E-Fuel diproduksi dengan menggabungkan hidrogen (hasil elektrolisis air menggunakan energi terbarukan) dan karbon dioksida (CO2) yang ditangkap dari udara atau sumber industri. Keunggulan utamanya:

  1. Netral Karbon (Siklus): CO2 yang dilepaskan saat E-Fuel dibakar setara dengan CO2 yang diserap selama produksinya, menjadikannya netral karbon secara siklus.
  2. Kompatibilitas: E-Fuel dapat langsung digunakan pada mesin pembakaran internal yang ada (mobil, pesawat, kapal) tanpa modifikasi. Ini menghemat biaya dan waktu transisi infrastruktur.
  3. Penyimpanan Energi: Mengubah energi terbarukan yang intermiten (matahari, angin) menjadi bahan bakar cair yang mudah disimpan dan diangkut.
  4. Dekarbonisasi Sektor Sulit: Ideal untuk sektor penerbangan, pelayaran, dan industri berat yang sulit dialiri listrik secara langsung.

Tantangan sebagai Ilusi (Sisi "Mahal")

Meski menjanjikan, E-Fuel menghadapi rintangan signifikan yang membuatnya tampak seperti ilusi mahal:

  1. Efisiensi Energi Rendah: Proses produksi E-Fuel sangat boros energi. Banyak energi hilang di setiap tahap konversi (dari listrik ke hidrogen, lalu ke E-Fuel). Hanya sekitar 10-20% energi listrik awal yang akhirnya tersimpan dalam E-Fuel yang siap pakai.
  2. Biaya Produksi Tinggi: Akibat efisiensi yang rendah dan kompleksitas proses, biaya produksi E-Fuel jauh lebih mahal dibandingkan bahan bakar fosil konvensional, bahkan dibandingkan pengisian daya langsung untuk kendaraan listrik.
  3. Skala Produksi: Untuk menggantikan sebagian besar kebutuhan bahan bakar dunia, diperlukan infrastruktur energi terbarukan dan fasilitas produksi E-Fuel dalam skala raksasa yang membutuhkan investasi kolosal dan waktu panjang.
  4. Kebutuhan Energi Terbarukan Murni: Manfaat netral karbon hanya tercapai jika seluruh energi yang digunakan untuk produksi berasal dari sumber terbarukan murni. Jika masih mengandalkan energi fosil, manfaat lingkungannya akan berkurang drastis.

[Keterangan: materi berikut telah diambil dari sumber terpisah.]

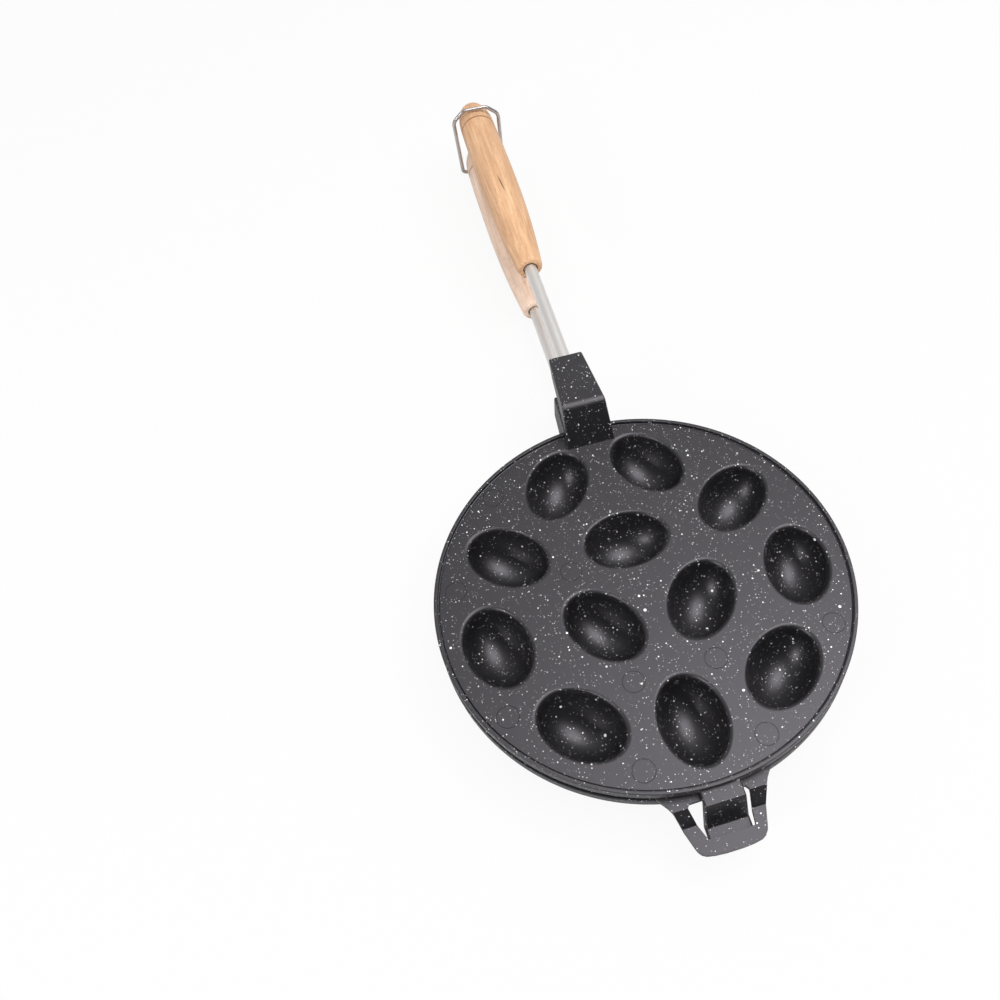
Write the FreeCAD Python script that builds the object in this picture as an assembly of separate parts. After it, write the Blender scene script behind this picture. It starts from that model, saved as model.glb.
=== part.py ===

Kesimpulan: Bagian dari Teka-teki, Bukan Jawaban Tunggal

E-Fuel bukanlah ilusi total, namun juga bukan solusi tunggal yang ajaib. Ia memiliki peran krusial dalam dekarbonisasi sektor-sektor yang sulit dialiri listrik, seperti penerbangan dan pelayaran, di mana elektrifikasi langsung tidak praktis atau tidak mungkin.

Namun, untuk sektor lain seperti kendaraan penumpang, elektrifikasi langsung (mobil listrik) jauh lebih efisien dan ekonomis. E-Fuel akan menjadi pelengkap dalam transisi energi, bukan pengganti universal. Tantangan utama saat ini adalah menurunkan biaya dan meningkatkan efisiensi produksinya agar dapat bersaing dan berkontribusi signifikan pada masa depan energi yang lebih hijau.